Within the data below, state how many lines contain the string "handed". Provide the number only.

[MATERIAL PROVIDED]
+-------+
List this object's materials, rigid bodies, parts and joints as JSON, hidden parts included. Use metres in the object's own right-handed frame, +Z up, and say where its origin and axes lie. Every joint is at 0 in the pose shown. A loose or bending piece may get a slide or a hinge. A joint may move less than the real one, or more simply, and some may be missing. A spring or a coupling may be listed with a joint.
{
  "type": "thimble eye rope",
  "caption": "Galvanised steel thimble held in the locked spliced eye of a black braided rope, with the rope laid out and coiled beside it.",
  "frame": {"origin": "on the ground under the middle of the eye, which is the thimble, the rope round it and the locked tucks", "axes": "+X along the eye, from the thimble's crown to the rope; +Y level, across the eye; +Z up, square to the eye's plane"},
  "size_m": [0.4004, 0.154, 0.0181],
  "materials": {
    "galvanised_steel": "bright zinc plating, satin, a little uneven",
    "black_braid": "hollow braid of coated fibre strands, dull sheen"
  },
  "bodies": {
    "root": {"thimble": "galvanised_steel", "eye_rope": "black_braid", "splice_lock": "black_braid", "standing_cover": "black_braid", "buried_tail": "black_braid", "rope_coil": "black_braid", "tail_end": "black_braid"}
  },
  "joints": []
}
+-------+
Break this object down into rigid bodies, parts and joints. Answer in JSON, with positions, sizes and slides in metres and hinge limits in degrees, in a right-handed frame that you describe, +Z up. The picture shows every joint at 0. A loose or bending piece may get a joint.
+-------+
[PROBLEM SOLUTION] 2